The shapes of Stempel Schneidler have x-heights that harmonize with the ascenders and large capitals reminiscent of Nicolas Jenson's work. Contrast in strokes is minimal. Certain letters like the capital 'O' and 'Q' are almost geometric in style. The junctions are rounded to align with the terminals, which show small concave indentations.

The design was popular in and outside the United States and Germany, and due to its widespread use, it was revived by Linotype and Adobe as a digital typeface. Stempel Schneidler is included in the book 30 Essential Typefaces for a Lifetime (Rockport Publishers, 2006).

== Digital copies ==
The face was expanded into digital in the early 1980s by the type foundry D. Stempel AG, and was renamed Stempel Schneidler. Four additional weights from light to black were added, and it is this version of the typeface that much of the world still uses today. It was later cloned by other foundries like URW, Bitstream, and Compugraphic. URW's version reverted to the name Schneidler Mediaeval. It also adds a set of small caps. Compugraphic's version is slightly taller.

== Reception ==
Stempel Schneidler has been criticized by type and design historian Paul Shaw in his 2011 article "Flawed Typefaces". Shaw noted the design of the question mark was strange, as "it appears to be upside down". Shaw ultimately discusses the typeface's likability: "For those who like the typeface, the question mark is its flaw. But for those who dislike Schneidler—and there are reasons, ranging from its overtly cupped serifs to its capital O—the weird question mark is no big deal."

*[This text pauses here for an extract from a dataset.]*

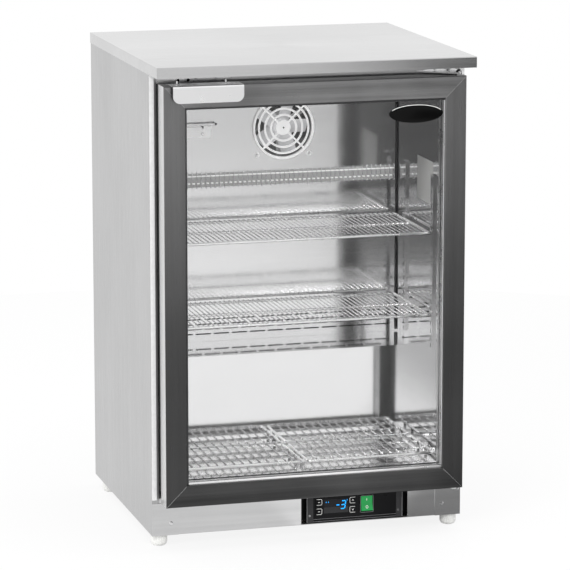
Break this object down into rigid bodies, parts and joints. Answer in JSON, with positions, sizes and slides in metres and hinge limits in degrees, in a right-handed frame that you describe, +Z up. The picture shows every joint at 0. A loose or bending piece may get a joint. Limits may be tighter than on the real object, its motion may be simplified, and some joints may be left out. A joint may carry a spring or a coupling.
{
  "type": "under counter fridge",
  "caption": "Under-counter glass-door fridge with a steel worktop, mitred dark door frame, wire shelves, fan cooling and a control strip below the door.",
  "frame": {"origin": "middle of the footprint, on the floor that the feet stand on", "axes": "+X to the right seen from the front, +Y to the back, +Z up; the door faces -Y and is hinged on the +X side"},
  "size_m": [0.6, 0.55, 0.9],
  "materials": {
    "stainless": "fine vertical brush lines",
    "galvanised": "zinc coated sheet",
    "foam": "closed-cell polyurethane foam",
    "liner_steel": "bright annealed, close to a mirror",
    "black_plastic": "black moulding",
    "green_lens": "lit translucent green",
    "plated_steel": "bright zinc or polished steel",
    "dark_aluminium": "dark brushed and anodised",
    "glass": "clear float glass",
    "spacer_aluminium": "satin",
    "gasket_rubber": "matt grey",
    "white_wire": "white powder coat",
    "chrome_wire": "bright chrome plate",
    "coil_aluminium": "mill finish fins",
    "black_steel": "semi-gloss black enamel",
    "white_plastic": "natural white nylon"
  },
  "bodies": {
    "cabinet": {"worktop": "stainless", "side_panel_left": "stainless", "side_panel_right": "stainless", "rear_panel": "galvanised", "rear_cover": "galvanised", "base_pan": "galvanised", "foam_insulation": "foam", "inner_liner": "liner_steel", "face_frame": "stainless", "corner_plate_left": "stainless", "corner_plate_right": "stainless", "fascia_left": "stainless", "fascia_right": "stainless", "control_housing": "black_plastic", "controller": "black_plastic", "switch_frame": "black_plastic", "hinge_bracket_upper": "plated_steel", "hinge_bracket_lower": "plated_steel", "hinge_pin_upper": "plated_steel", "hinge_pin_lower": "plated_steel", "fan_panel": "liner_steel", "fan_guard": "white_wire", "evap_fan_motor": "galvanised", "evaporator": "coil_aluminium", "air_grille": "chrome_wire", "probe_holder": "liner_steel", "pilaster_front_left": "liner_steel", "pilaster_front_right": "liner_steel", "pilaster_rear_left": "liner_steel", "pilaster_rear_right": "liner_steel", "shelf_clips": "chrome_wire", "compressor": "black_steel", "condenser": "black_steel", "condenser_fan_motor": "galvanised", "cable_gland": "black_plastic", "screws": "plated_steel"},
    "door": {"door_rail_top": "dark_aluminium", "door_rail_bottom": "dark_aluminium", "door_stile_left": "dark_aluminium", "door_stile_right": "dark_aluminium", "glass_outer": "glass", "glass_inner": "glass", "glass_spacer": "spacer_aluminium", "door_gasket": "gasket_rubber", "door_handle": "plated_steel"},
    "evap_fan": {"evap_fan_blade": "black_plastic"},
    "condenser_fan": {"condenser_fan_blade": "black_plastic"},
    "upper_shelf": {"shelf_upper": "chrome_wire"},
    "lower_shelf": {"shelf_lower": "chrome_wire"},
    "left_rack": {"floor_rack_left": "chrome_wire"},
    "right_rack": {"floor_rack_right": "chrome_wire"},
    "rocker": {"switch_rocker": "green_lens"},
    "power_key": {"key_power": "black_plastic"},
    "set_key": {"key_set": "black_plastic"},
    "up_key": {"key_up": "black_plastic"},
    "down_key": {"key_down": "black_plastic"},
    "front_left_foot": {"foot_front_left": "white_plastic"},
    "front_right_foot": {"foot_front_right": "white_plastic"},
    "rear_left_foot": {"foot_rear_left": "white_plastic"},
    "rear_right_foot": {"foot_rear_right": "white_plastic"}
  },
  "joints": [
    {"name": "door_hinge", "type": "hinge", "parent": "cabinet", "child": "door", "pos_m": [0.277, -0.243, 0.476], "axis": [0, 0, 1], "range_deg": [0, 105]},
    {"name": "evap_fan_spin", "type": "hinge", "parent": "cabinet", "child": "evap_fan", "pos_m": [0.033, 0.1002, 0.729], "axis": [0, -1, 0], "continuous": true},
    {"name": "condenser_fan_spin", "type": "hinge", "parent": "cabinet", "child": "condenser_fan", "pos_m": [0.14, 0.193, 0.135], "axis": [0, -1, 0], "continuous": true},
    {"name": "upper_shelf_lift", "type": "slide", "parent": "cabinet", "child": "upper_shelf", "axis": [0, 0, 1], "range_m": [0, 0.02]},
    {"name": "lower_shelf_lift", "type": "slide", "parent": "cabinet", "child": "lower_shelf", "axis": [0, 0, 1], "range_m": [0, 0.02]},
    {"name": "left_rack_lift", "type": "slide", "parent": "cabinet", "child": "left_rack", "axis": [0, 0, 1], "range_m": [0, 0.04]},
    {"name": "right_rack_lift", "type": "slide", "parent": "cabinet", "child": "right_rack", "axis": [0, 0, 1], "range_m": [0, 0.04]},
    {"name": "rocker_tilt", "type": "hinge", "parent": "cabinet", "child": "rocker", "pos_m": [0.1145, -0.203, 0.055], "axis": [1, 0, 0], "range_deg": [0, 16]},
    {"name": "power_key_press", "type": "slide", "parent": "cabinet", "child": "power_key", "axis": [0, 1, 0], "range_m": [0, 0.0008], "stiffness_N_per_m": 300},
    {"name": "set_key_press", "type": "slide", "parent": "cabinet", "child": "set_key", "axis": [0, 1, 0], "range_m": [0, 0.0008], "stiffness_N_per_m": 300},
    {"name": "up_key_press", "type": "slide", "parent": "cabinet", "child": "up_key", "axis": [0, 1, 0], "range_m": [0, 0.0008], "stiffness_N_per_m": 300},
    {"name": "down_key_press", "type": "slide", "parent": "cabinet", "child": "down_key", "axis": [0, 1, 0], "range_m": [0, 0.0008], "stiffness_N_per_m": 300},
    {"name": "front_left_foot_screw", "type": "hinge", "parent": "cabinet", "child": "front_left_foot", "pos_m": [-0.2815, -0.1875, 0.01], "axis": [0, 0, 1], "continuous": true},
    {"name": "front_right_foot_screw", "type": "hinge", "parent": "cabinet", "child": "front_right_foot", "pos_m": [0.2815, -0.1875, 0.01], "axis": [0, 0, 1], "continuous": true},
    {"name": "rear_left_foot_screw", "type": "hinge", "parent": "cabinet", "child": "rear_left_foot", "pos_m": [-0.2815, 0.2185, 0.01], "axis": [0, 0, 1], "continuous": true},
    {"name": "rear_right_foot_screw", "type": "hinge", "parent": "cabinet", "child": "rear_right_foot", "pos_m": [0.2815, 0.2185, 0.01], "axis": [0, 0, 1], "continuous": true}
  ]
}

In 2015, Rob Saunders, founder of the San Francisco-based graphic design museum Letterform Archive, gave a presentation at The Cooper Union on the life of Ernst Schneidler and said of the typeface: "It's a beautiful thing. I always say if I'm ever tempted to use Souvenir, I'll use this instead. It has a little bit of that fullness and simple structure, but it's just so much more graceful."